**** SOURCE MATERIAL ****
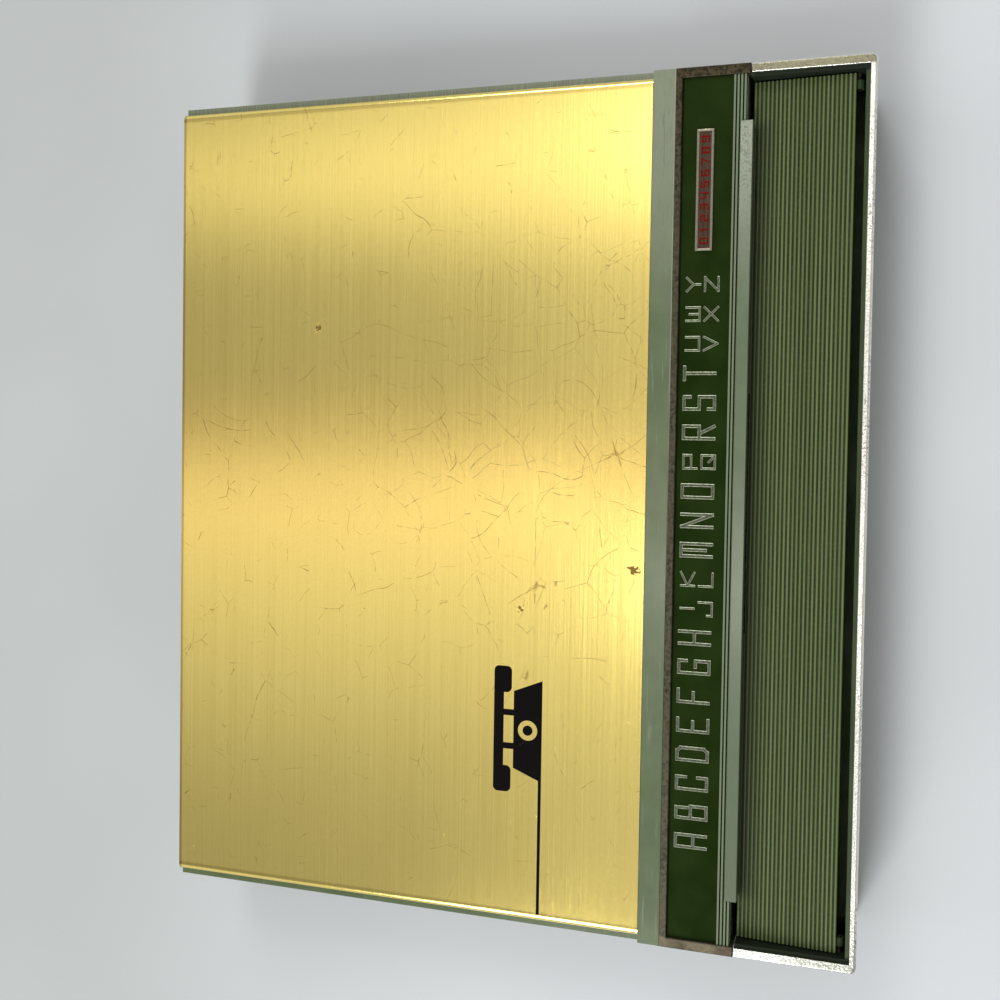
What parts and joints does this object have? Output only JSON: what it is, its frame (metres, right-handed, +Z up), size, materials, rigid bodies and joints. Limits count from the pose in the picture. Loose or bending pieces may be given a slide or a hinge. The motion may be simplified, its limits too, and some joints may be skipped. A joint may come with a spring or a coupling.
{
  "type": "pop-up telephone index",
  "caption": "Flat desk telephone index with a spring-up hinged lid, tabbed leaves on a rod and a ribbed push plate at the front.",
  "frame": {"origin": "centre of the bounding box's bottom, on the plane that the feet stand on", "axes": "+X along the hinge, to the right of a person who faces the letters; +Y to the hinge at the rear; +Z up"},
  "size_m": [0.166, 0.142, 0.024],
  "materials": {
    "tray_paint": "satin olive green paint",
    "lid_paint": "satin sage green paint",
    "gold_metal": "brushed, worn gold colour",
    "bright_frame": "bright plating, pitted",
    "trim_metal": "tarnished plating",
    "strip_plastic": "dark green",
    "ribbed_plastic": "olive green, ribbed",
    "letter_foil": "pale printed foil",
    "digit_ink": "red print",
    "mark_ink": "black print",
    "leaf_card": "cream card leaf",
    "card": "plain liner card",
    "pin_steel": "turned",
    "spring_steel": "spring temper",
    "rubber": "matte"
  },
  "bodies": {
    "base": {"base_tray": "tray_paint", "rubber_feet": "rubber", "front_frame": "bright_frame", "lid_pins": "pin_steel", "leaf_rod": "pin_steel", "push_pins": "pin_steel", "catch_spring": "spring_steel", "catch_rivets": "pin_steel", "push_spring_left": "spring_steel", "push_spring_right": "spring_steel", "lid_spring_left": "spring_steel", "lid_spring_right": "spring_steel"},
    "lid": {"lid_shell": "lid_paint", "gold_plate": "gold_metal", "strip_bezel": "trim_metal", "index_strip": "strip_plastic", "finger_lip": "lid_paint", "index_letters": "letter_foil", "number_plate": "bright_frame", "number_digits": "digit_ink", "telephone_mark": "mark_ink", "lid_liner": "card"},
    "push": {"push_plate": "ribbed_plastic"},
    "leaf_a": {"leaf_a": "leaf_card"},
    "leaf_b": {"leaf_b": "leaf_card"},
    "leaf_c": {"leaf_c": "leaf_card"},
    "leaf_d": {"leaf_d": "leaf_card"},
    "leaf_e": {"leaf_e": "leaf_card"},
    "leaf_f": {"leaf_f": "leaf_card"},
    "leaf_g": {"leaf_g": "leaf_card"},
    "leaf_h": {"leaf_h": "leaf_card"},
    "leaf_ij": {"leaf_ij": "leaf_card"},
    "leaf_kl": {"leaf_kl": "leaf_card"},
    "leaf_m": {"leaf_m": "leaf_card"},
    "leaf_n": {"leaf_n": "leaf_card"},
    "leaf_o": {"leaf_o": "leaf_card"},
    "leaf_pq": {"leaf_pq": "leaf_card"},
    "leaf_r": {"leaf_r": "leaf_card"},
    "leaf_s": {"leaf_s": "leaf_card"},
    "leaf_t": {"leaf_t": "leaf_card"},
    "leaf_uv": {"leaf_uv": "leaf_card"},
    "leaf_wx": {"leaf_wx": "leaf_card"},
    "leaf_yz": {"leaf_yz": "leaf_card"},
    "leaf_numbers": {"leaf_numbers": "leaf_card"}
  },
  "joints": [
    {"name": "lid_hinge", "type": "hinge", "parent": "base", "child": "lid", "pos_m": [0, 0.0662, 0.0125], "axis": [-1, 0, 0], "range_deg": [0, 95], "deforming": ["lid_spring_left", "lid_spring_right", "catch_spring"]},
    {"name": "push_hinge", "type": "hinge", "parent": "base", "child": "push", "pos_m": [0, -0.0678, 0.0204], "axis": [-1, 0, 0], "range_deg": [0, 4], "stiffness_Nm_per_rad": 0.3, "springref_deg": -2.86, "deforming": ["push_spring_left", "push_spring_right", "catch_spring"]},
    {"name": "leaf_a_hinge", "type": "hinge", "parent": "base", "child": "leaf_a", "pos_m": [0, 0.059, 0.0096], "axis": [-1, 0, 0], "range_deg": [0, 93.2]},
    {"name": "leaf_b_hinge", "type": "hinge", "parent": "base", "child": "leaf_b", "pos_m": [0, 0.059, 0.0096], "axis": [-1, 0, 0], "range_deg": [0, 92.72]},
    {"name": "leaf_c_hinge", "type": "hinge", "parent": "base", "child": "leaf_c", "pos_m": [0, 0.059, 0.0096], "axis": [-1, 0, 0], "range_deg": [0, 92.25]},
    {"name": "leaf_d_hinge", "type": "hinge", "parent": "base", "child": "leaf_d", "pos_m": [0, 0.059, 0.0096], "axis": [-1, 0, 0], "range_deg": [0, 91.77]},
    {"name": "leaf_e_hinge", "type": "hinge", "parent": "base", "child": "leaf_e", "pos_m": [0, 0.059, 0.0096], "axis": [-1, 0, 0], "range_deg": [0, 91.3]},
    {"name": "leaf_f_hinge", "type": "hinge", "parent": "base", "child": "leaf_f", "pos_m": [0, 0.059, 0.0096], "axis": [-1, 0, 0], "range_deg": [0, 90.82]},
    {"name": "leaf_g_hinge", "type": "hinge", "parent": "base", "child": "leaf_g", "pos_m": [0, 0.059, 0.0096], "axis": [-1, 0, 0], "range_deg": [0, 90.35]},
    {"name": "leaf_h_hinge", "type": "hinge", "parent": "base", "child": "leaf_h", "pos_m": [0, 0.059, 0.0096], "axis": [-1, 0, 0], "range_deg": [0, 89.87]},
    {"name": "leaf_ij_hinge", "type": "hinge", "parent": "base", "child": "leaf_ij", "pos_m": [0, 0.059, 0.0096], "axis": [-1, 0, 0], "range_deg": [0, 89.4]},
    {"name": "leaf_kl_hinge", "type": "hinge", "parent": "base", "child": "leaf_kl", "pos_m": [0, 0.059, 0.0096], "axis": [-1, 0, 0], "range_deg": [0, 88.92]},
    {"name": "leaf_m_hinge", "type": "hinge", "parent": "base", "child": "leaf_m", "pos_m": [0, 0.059, 0.0096], "axis": [-1, 0, 0], "range_deg": [0, 3.24]},
    {"name": "leaf_n_hinge", "type": "hinge", "parent": "base", "child": "leaf_n", "pos_m": [0, 0.059, 0.0096], "axis": [-1, 0, 0], "range_deg": [0, 2.95]},
    {"name": "leaf_o_hinge", "type": "hinge", "parent": "base", "child": "leaf_o", "pos_m": [0, 0.059, 0.0096], "axis": [-1, 0, 0], "range_deg": [0, 2.67]},
    {"name": "leaf_pq_hinge", "type": "hinge", "parent": "base", "child": "leaf_pq", "pos_m": [0, 0.059, 0.0096], "axis": [-1, 0, 0], "range_deg": [0, 2.38]},
    {"name": "leaf_r_hinge", "type": "hinge", "parent": "base", "child": "leaf_r", "pos_m": [0, 0.059, 0.0096], "axis": [-1, 0, 0], "range_deg": [0, 2.1]},
    {"name": "leaf_s_hinge", "type": "hinge", "parent": "base", "child": "leaf_s", "pos_m": [0, 0.059, 0.0096], "axis": [-1, 0, 0], "range_deg": [0, 1.81]},
    {"name": "leaf_t_hinge", "type": "hinge", "parent": "base", "child": "leaf_t", "pos_m": [0, 0.059, 0.0096], "axis": [-1, 0, 0], "range_deg": [0, 1.53]},
    {"name": "leaf_uv_hinge", "type": "hinge", "parent": "base", "child": "leaf_uv", "pos_m": [0, 0.059, 0.0096], "axis": [-1, 0, 0], "range_deg": [0, 1.24]},
    {"name": "leaf_wx_hinge", "type": "hinge", "parent": "base", "child": "leaf_wx", "pos_m": [0, 0.059, 0.0096], "axis": [-1, 0, 0], "range_deg": [0, 0.95]},
    {"name": "leaf_yz_hinge", "type": "hinge", "parent": "base", "child": "leaf_yz", "pos_m": [0, 0.059, 0.0096], "axis": [-1, 0, 0], "range_deg": [0, 0.67]},
    {"name": "leaf_numbers_hinge", "type": "hinge", "parent": "base", "child": "leaf_numbers", "pos_m": [0, 0.059, 0.0096], "axis": [-1, 0, 0], "range_deg": [0, 0.39]}
  ],
  "couplings": [
    {"joint": "leaf_a_hinge", "follows": "lid_hinge", "ratio": 0.98},
    {"joint": "leaf_b_hinge", "follows": "lid_hinge", "ratio": 0.975},
    {"joint": "leaf_c_hinge", "follows": "lid_hinge", "ratio": 0.97},
    {"joint": "leaf_d_hinge", "follows": "lid_hinge", "ratio": 0.965},
    {"joint": "leaf_e_hinge", "follows": "lid_hinge", "ratio": 0.96},
    {"joint": "leaf_f_hinge", "follows": "lid_hinge", "ratio": 0.955},
    {"joint": "leaf_g_hinge", "follows": "lid_hinge", "ratio": 0.95},
    {"joint": "leaf_h_hinge", "follows": "lid_hinge", "ratio": 0.945},
    {"joint": "leaf_ij_hinge", "follows": "lid_hinge", "ratio": 0.94},
    {"joint": "leaf_kl_hinge", "follows": "lid_hinge", "ratio": 0.935},
    {"joint": "leaf_m_hinge", "follows": "lid_hinge", "ratio": 0.033},
    {"joint": "leaf_n_hinge", "follows": "lid_hinge", "ratio": 0.03},
    {"joint": "leaf_o_hinge", "follows": "lid_hinge", "ratio": 0.027},
    {"joint": "leaf_pq_hinge", "follows": "lid_hinge", "ratio": 0.024},
    {"joint": "leaf_r_hinge", "follows": "lid_hinge", "ratio": 0.021},
    {"joint": "leaf_s_hinge", "follows": "lid_hinge", "ratio": 0.018},
    {"joint": "leaf_t_hinge", "follows": "lid_hinge", "ratio": 0.015},
    {"joint": "leaf_uv_hinge", "follows": "lid_hinge", "ratio": 0.012},
    {"joint": "leaf_wx_hinge", "follows": "lid_hinge", "ratio": 0.009},
    {"joint": "leaf_yz_hinge", "follows": "lid_hinge", "ratio": 0.006},
    {"joint": "leaf_numbers_hinge", "follows": "lid_hinge", "ratio": 0.003}
  ]
}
****
THE EXERCISE: Which lines hold the word "materials"? Show each one.

THE SOLUTION:
What parts and joints does this object have? Output only JSON: what it is, its frame (metres, right-handed, +Z up), size, materials, rigid bodies and joints. Limits count from the pose in the picture. Loose or bending pieces may be given a slide or a hinge. The motion may be simplified, its limits too, and some joints may be skipped. A joint may come with a spring or a coupling.
  "materials": {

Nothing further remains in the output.